Les premiers jours de froidure sont souvent l’occasion de faire d’abord un inventaire des stocks, que ce soit les produits de terrain ou les pièces du système d’irrigation ou encore celles de la machinerie, puis on passe les commandes.
«Je peux parfois m’y prendre deux ans à l’avance, mentionne Luc Ladouceur, selon nos besoins. L’automne dernier, j’ai passé des commandes d’équipement pour la saison 2025. C’était entre autres pour de nouveaux rouleaux électriques pour les verts. À cause de la covid-19, il y a eu partout dans le monde un ralentissement dans la production d’équipements. De plus, toujours en raison de la covid-19, les clubs de golf ont maintenant plus d’argent. Ils en profitent pour faire des dépenses qu’ils ne pouvaient se permettre auparavant. Alors les stocks sont rares et il faut planifier bien des mois à l’avance si l’on veut obtenir les appareils et produits souhaités.»
L’ennemie jurée
Au-delà de la maintenance et de la planification, le travail d’hiver du surintendant en est aussi un de prévoyance. Car d’un hiver à l’autre, on ne sait jamais à quoi s’attendre côté météo au Québec.

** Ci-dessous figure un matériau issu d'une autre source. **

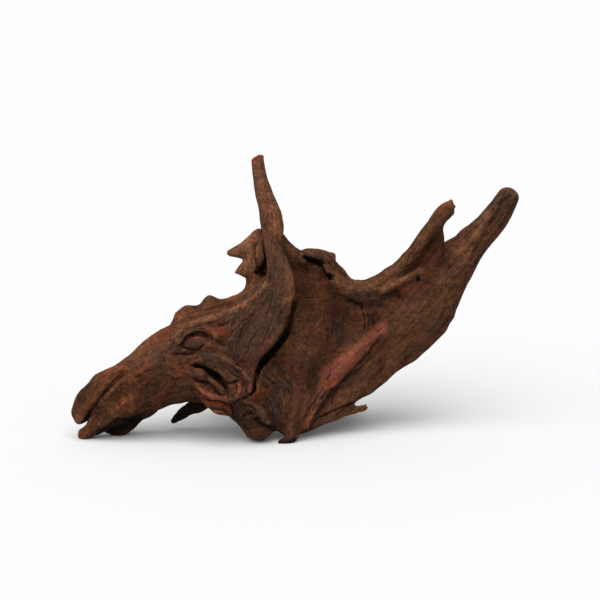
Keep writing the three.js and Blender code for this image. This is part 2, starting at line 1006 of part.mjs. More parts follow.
const limbs = [snout, core, fin, bowl, rightLimb, back, horn].flatMap((part) => part()).map(makeLimb);
const surface = thin(meshField(sampleField(limbs, hollows().map(makeLimb))), TRIANGLES);
const material = new THREE.MeshStandardMaterial({ color: WOOD_COLOUR, roughness: 0.85, metalness: 0 });
const root = new THREE.Mesh(await standOnFeet(geometryOf(surface)), material);
root.name = 'driftwood_root';

const group = new THREE.Group();
group.add(root);

export default group;
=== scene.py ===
import itertools
import math

import bpy
import numpy as np
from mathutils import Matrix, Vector


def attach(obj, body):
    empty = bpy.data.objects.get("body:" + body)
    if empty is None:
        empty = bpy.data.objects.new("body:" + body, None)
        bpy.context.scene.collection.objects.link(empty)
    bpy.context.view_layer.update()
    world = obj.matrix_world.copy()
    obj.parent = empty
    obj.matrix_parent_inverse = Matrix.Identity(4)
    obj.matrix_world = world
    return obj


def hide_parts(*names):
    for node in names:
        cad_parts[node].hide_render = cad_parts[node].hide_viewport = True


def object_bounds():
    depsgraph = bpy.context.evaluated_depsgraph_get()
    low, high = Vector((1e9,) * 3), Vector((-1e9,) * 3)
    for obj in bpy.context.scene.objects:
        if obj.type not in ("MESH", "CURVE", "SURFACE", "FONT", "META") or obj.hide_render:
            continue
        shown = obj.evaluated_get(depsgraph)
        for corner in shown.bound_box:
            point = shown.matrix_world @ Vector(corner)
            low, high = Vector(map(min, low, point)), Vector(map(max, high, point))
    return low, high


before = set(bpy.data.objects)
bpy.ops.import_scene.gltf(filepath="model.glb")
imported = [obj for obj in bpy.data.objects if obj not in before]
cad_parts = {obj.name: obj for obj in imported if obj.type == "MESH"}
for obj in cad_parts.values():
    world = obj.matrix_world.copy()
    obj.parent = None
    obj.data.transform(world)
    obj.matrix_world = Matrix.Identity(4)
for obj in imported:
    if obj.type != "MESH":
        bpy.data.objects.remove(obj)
cad_low, cad_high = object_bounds()

# Where the sketch stands in the frame: leaned back, its origin a little below the floor
SKETCH_PLACE = np.array([-1.3, -29.2, -1.2])
LEAN = math.radians(12)
MM = 0.001

# Fine mesh
GRID = 0.66  # spacing of the first fine mesh
TRIANGLES = 186000  # left in the finished mesh
SMOOTHING = 16  # rounds that take the solid's flat faces away
KEEP_INSIDE = 0.05  # how far the surface stays within the solid's box
RESTING = 0.4  # points lower than this rest on the floor, and nothing lifts them off it

# What each point keeps for the material, three values to a name
STORED = {
    "stain_warm": ("rust", "pink", "ochre"),
    "cool_stain_and_shade": ("grey", "painted_shade", "pale"),
    "relief_and_shade": ("fine", "broad", "groove_shade"),
}
# Kinds of relief: rounds that smooth the surface it is measured from, and the depth that counts as full
RELIEF = {"fine": (3, 0.25), "broad": (40, 1.6)}
GRAIN_APART = 200  # set between the grains of two guides, so that their noises differ

# Floor and light
FLOOR_SIZE = 40  # metres
FLOOR_SEEN = (0.88, 0.88, 0.88, 1.0)
FLOOR_BOUNCE = (0.42, 0.42, 0.42, 1.0)  # the floor as it lights the root from below
LIGHT_PLACE = (-0.35, -0.9, 1.5)
LIGHT_STRENGTH = 2.7
LIGHT_SOFTNESS = math.radians(70)
WHITE = (1.0, 1.0, 1.0, 1.0)
WORLD_STRENGTH = 0.4

# Camera
LENS = 111.43
SENSOR = 36
CAMERA_PLACE = (0.0022, -1.2804, 0.3656)
CAMERA_TILT = math.radians(78)
VIEW_END = 100  # metres


def turn_to_sketch(directions):
    """Directions of the frame as directions of the sketch."""
    s, c = math.sin(LEAN), math.cos(LEAN)
    x, y, z = directions.T
    return np.column_stack((x, y * s + z * c, z * s - y * c))


def turn_to_frame(directions):
    """Directions of the sketch as directions of the frame."""
    s, c = math.sin(LEAN), math.cos(LEAN)
    x, y, z = directions.T
    return np.column_stack((x, y * s - z * c, y * c + z * s))


def to_sketch(points):
    """Points of the frame, in millimetres, as points of the sketch."""
    return turn_to_sketch(points - SKETCH_PLACE)


def smoothstep(low, high, value):
    """0 up to low, 1 from high, and soft between them."""
    t = np.clip((value - low) / (high - low), 0, 1)
    return t * t * (3 - 2 * t)


# Noise

def scatter(i, j, k, seed):
    """A value between -1 and 1 for each point of a lattice. The large odd numbers stir its bits."""
    h = (i * 374761393 + j * 668265263 + k * 1440662683 + seed * 974711) & 0xFFFFFFFF
    h = ((h ^ (h >> 13)) * 1274126177) & 0xFFFFFFFF
    return ((h ^ (h >> 16)) & 0xFFFF) / 32767.5 - 1


def noise(points, size, seed):
    """Smooth noise between -1 and 1. size is its spacing, one number or one for each axis.

    Each seed gives a pattern of its own."""
    q = points / size
    base = np.floor(q).astype(np.int64)
    ease = smoothstep(0, 1, q - base)
    total = np.zeros(len(q))
    for corner in itertools.product((0, 1), repeat=3):
        weight = np.ones(len(q))
        for axis, side in enumerate(corner):
            weight *= ease[:, axis] if side else 1 - ease[:, axis]
        total += weight * scatter(*(base + corner).T, seed)
    return total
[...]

«Le plus gros du stress, précise Dany Jean, je le ressens en décembre. Si jamais il pleut sur un sol pas encore gelé et qu’ensuite un froid solide s’installe…»
Tous le savent, l’ennemie jurée des surintendants, c’est la glace. Une glace qui s’invite alors qu’il n’y a toujours pas de neige au sol. Et justement, cela survient bien souvent avant les fêtes de fin d’année.
Quand la neige recouvre le terrain, lui offre un bon manteau de protection, là, tout le monde respire mieux. Est-ce donc le temps de s’offrir de belles vacances dans un tout-inclus dans les Caraïbes? Fuir l’hiver quelques jours sans craindre que, pendant notre absence, la météo ne devienne capricieuse et risque alors de causer des dégâts nécessitant une rapide intervention?
«Nous sommes pas mal mieux équipés que par le passé, affirme Luc Ladouceur de Laval-sur-le-Lac, pour faire face aux risques hivernaux. L’équipement s’est grandement amélioré, faisant en sorte que notre terrain sera bien protégé même si de mauvaises conditions météo se pointent pendant notre absence.»
«Quand les conditions d’automne, continue de son côté Éric Coallier, nous ont permis de bien faire notre travail de fermeture du terrain, on se trouve alors pas mal à l’abri. Ici à Tremblant, nous avons la chance de procéder aux fermetures à des dates bien fixes en raison des opérations pour la saison de ski qui suit. Alors nous ne sommes pas bousculés par les golfeurs voulant étirer leur saison ou, encore, par un hiver qui arrive trop tôt.»
«Je vous dirais qu’une fois le travail de fermeture bien fait et terminé, mentionne Dany Jean, il n’y a guère d’autres mesures à prendre. Et si un épisode de mauvaise météo survient, que l’on soit dans les Caraïbes ou chez nous au Québec, il n’y a pas grand-chose à faire que de se croiser les doigts en espérant que les dommages ne seront pas majeurs.»
Selon la région, c’est habituellement quand se pointe le printemps que le gros du travail reprend.
«En général, soutient Éric Coallier, à la fin de février et au début de mars, on commence à souffler la neige pour voir comment se sont comportés les verts. Là, je ne vous le cache pas, on connaît toujours un petit stress à ce moment-là. On ne veut pas de mauvaises surprises. Mais quelque part, quand on a bien fait le travail, l’automne d’avant, on reste confiant.»